New "Warrior Airman" exhibit opens at USAF Museum

  • Published
  • By Capt. Lisa Dowling
  • Western Air Defense Sector Public Affairs
The Airman's Creed promises that members of today's Air Force will be the nation's, "Sword and shield, its sentry defender and avenger." That sentiment was duly reinforced Jan.12 when the National Museum of the United States Air Force opened its "Warrior Airmen" exhibit. The newest addition to the museum honors how today's fight-focused Air Force contributes to the global war on terrorism in Operations Enduring Freedom and Iraqi Freedom.

The exhibit dedication took place after hours at the museum, which is located at Wright-Patterson AFB, Ohio, where more than 200 people attended. Director of Air Force history and museums' Dick Anderegg opened the ceremony by introducing dignitaries, donors, and a group of special guests -- some of the "Warrior Airmen" represented in mannequins and scenes in the exhibit.

"This exhibit shows how the Air Force has always been an adaptive service," said Mr. Anderegg. "This is a testament to this adaptability and serves as an opportunity for future generations to see what we already know our Airmen are capable of accomplishing."

Three sections including 18 mannequins and more than 400 artifacts make up this new exhibit. In one section is entitled "Battlefield Airmen" Air Force special operators such as pararescuemen, tactical air controllers and combat weather Airmen are highlighted showcasing their involvement in the Battle of Takur Ghar. At this battle, Army, Navy, and Air Force service members fought an intense engagement against al-Qaeda and Taliban insurgents atop a 10,000 foot mountain in a remote region of Afghanistan. Many service members were wounded and killed during the battle.

A diorama displays a scene from this battle, with posed mannequins of five Airmen involved in a rescue mission of a Navy Seal who had fallen out of a helicopter. The display is backed by a 15-foot video screen playing recorded interviews from Airmen involved in the mission, letting them tell the harrowing story in their own words.

Another section called "In the Air" demonstrates how pilots and aircrews accomplish their missions. Touch-screen video monitors describe real world missions that provide close-air support, dropping bombs on targets and flying rescue operations.

In addition to the aforementioned sections, the museum houses various glass cases containing artifacts and wax figures of Airmen who were wounded in combat during Air Force ground operations are commemorated.

Mr. Anderegg explained what inspired this new exhibit that focuses on current and future operations.

"Courage," began Mr. Anderegg. "Courage is the ability to act when you're scared to death. That is what these Airmen here tonight showed. To these brave Airmen, we dedicate this exhibit."

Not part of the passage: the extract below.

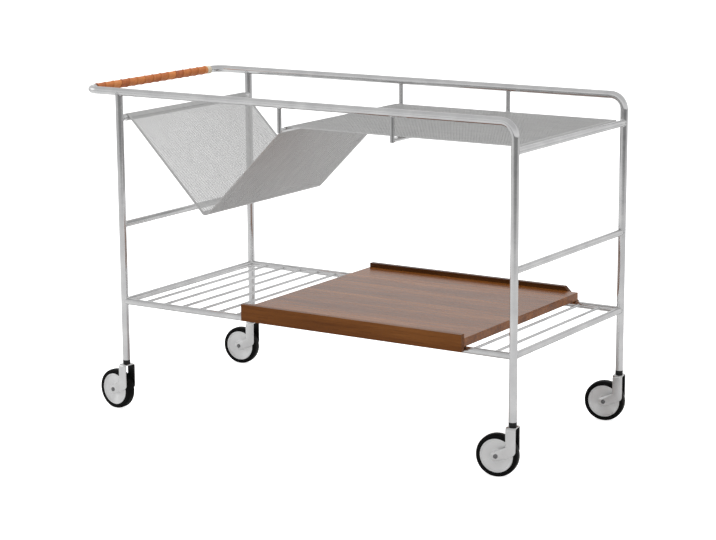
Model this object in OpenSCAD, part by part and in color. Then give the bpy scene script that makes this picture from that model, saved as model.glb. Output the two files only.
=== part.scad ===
// Serving trolley on casters: a bent tube frame with a leather-wrapped handle,
// a perforated sheet that forms a magazine pocket and a top shelf, and a loose
// wooden tray on a lower shelf of rods. X runs to the right, Y to the back and
// Z up. The origin is on the floor under the middle of the trolley.

/* [Frame] */
// Distance between the left and the right leg axes
leg_span_x = 825; // [700:5:950]
// Distance between the front and the back leg axes
leg_span_y = 408; // [360:2:460]
// Height of the top rail's axis above the floor
rail_z = 603; // [580:1:700]
// Distance of the handle's axis beyond the left legs
handle_out = 77; // [60:1:120]
// Outer diameter of the frame tube and the legs
tube_d = 14; // [13:0.5:16]
// Wall of the frame tube, the legs and the bars
tube_wall = 1.5; // [1.2:0.1:1.8]
// Bend radius of the frame tube, to the tube's axis
bend_r = 26; // [22:1:45]
// Outer diameter of the crossbars and the lower shelf's bars
bar_d = 12; // [10:0.5:12.5]
// Depth of the upper crossbars' axes below the rail's axis
crossbar_drop = 49; // [44:1:60]
// Height of the side bars' axes above the floor
side_bar_z = 355; // [300:1:420]
// Height of the lower shelf's bars above the floor, to their axes
shelf_z = 210; // [160:1:250]
// Diameter of the short posts and of the two bars that they carry
post_d = 8; // [6:0.5:9]
// Place of the first pair of posts, from the left legs
fold_post_x = 357; // [320:1:400]
// Place of the second pair of posts, from the left legs
shelf_post_x = 589; // [520:1:640]
// Diameter of the lower shelf's rods
rod_d = 5; // [4:0.5:6]
// Number of equal spaces that the rods make
rod_spaces = 20; // [16:1:24]

/* [Sheet] */
// Thickness of the perforated sheet
sheet_t = 0.8; // [0.6:0.1:1.5]
// Distance of the sheet's sides from the leg axes
sheet_inset = 18; // [12:1:30]
// Depth of the pocket's fold below the crossbars' axes
pocket_depth = 168; // [120:1:180]
// Place of the pocket's fold, from the left legs
pocket_x = 177; // [150:1:200]
// Inner radius of the bend at the pocket's fold
fold_r = 8; // [1:0.5:12]
// Inner radius of the bend at the sheet's right edge
edge_r = 2; // [1:0.5:5]
// Height of the sheet's right edge, turned down against the last crossbar
sheet_edge_h = 9; // [7:0.5:11]
// Plain margin of the sheet along its sides and beside its bends
sheet_margin = 6; // [4:0.5:12]
// Width of the sheet's openings, from front to back
opening_w = 20; // [14:0.5:24]
// Length of the sheet's openings, along the sheet
opening_l = 26; // [16:0.5:30]
// Least width of the strips of metal left between the openings
opening_strip = 10; // [6:0.5:15]

/* [Grip] */
// Thickness of the leather round the handle
leather_t = 1.4; // [1:0.1:2]
// Bare tube left between the leather and each bend
grip_end = 1; // [0:1:20]

/* [Tray] */
// Length of the tray along the shelf
tray_l = 455; // [300:1:520]
// Distance of the tray's right end from the right legs
tray_end_gap = 90; // [40:1:150]
// Thickness of the tray's board
board_t = 15; // [10:0.5:18]
// Height of the tray's two side strips
lip_h = 30.5; // [26:0.5:40]
// Rise of the side strips above the board
lip_rise = 8; // [4:0.5:15]
// Thickness of the side strips
lip_t = 11; // [8:0.5:16]
// Thickness left at the tip of the back strip's slanted end
back_tip_h = 1.5; // [1:0.5:4]
// Gap between the tray and the bars that it rests on
tray_gap = 0.3; // [0.2:0.1:0.6]
// Side play between the side strips and the bars
tray_play = 1.2; // [0.6:0.1:2]

/* [Casters] */
// Diameter of the wheels over the tyre
wheel_d = 75; // [65:1:77]
// Width of the tyre
tyre_w = 19; // [16:0.5:22]
// Thickness of the tyre, from rim to tread
tyre_t = 8; // [4.5:0.5:9]
// Height of the leg ends above the floor
leg_end_z = 97; // [87:1:110]
// Height of the black collar between leg and fork
collar_h = 7.5; // [6:0.5:10]
// Width of the collar's rim under the leg's wall
collar_rim = 1.5; // [0.5:0.1:1.8]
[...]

Senior Master Sgt. Kevin Whalen, of the 111th Air Support Operations Center located at Camp Murray, Tacoma, Wash., was one of the Airmen introduced at the opening of the exhibit. Sergeant Whalen has his own section which shows a figure of the warrior dressed in his full battle uniform during his combat deployment to Afghanistan. The uniform and equipment were donated by the 116th Air Support Operations Squadron, where Sergeant Whalen was assigned at the time of his deployment.

Sergeant Whalen received a Purple Heart medal for injuries he sustained in 2003 during a combat patrol mission in Afghanistan. His convoy was ambushed and he took a bullet to his left bicep. While tending to his severely bleeding arm, he assisted a fellow soldier with a wounded leg, then radioed for help. Sergeant Whalen called in AV-8s Harrier jets that had been diverted to another area earlier to come and perform strafing runs on enemy fighters, saving the lives of everyone in the convoy.

"Washington State is loaded with 'Battlefield Airmen' who are highly decorated and well known," said Sergeant Whalen acknowledging respect for his fellow comrades.

Other items displayed at this exhibit are some of the shrapnel that was taken from Whalen's arm when he was wounded during the ambush; his dented pocket multi-tool that was shot off of his belt; and a replica Purple Heart medal. Sergeant Whalen gave his original Purple Heart he had received to an Afghani soldier who was also wounded during that same ambush.

"The motto of this museum is 'We are the Keepers of Their Stories'," said retired Maj. Gen. Charles Metcalf. "Many museums focus on the past, and we do that job well. But this is contemporary history. Focus on the bare walls because our legacy lives on to our sons and daughters to create the next chapter."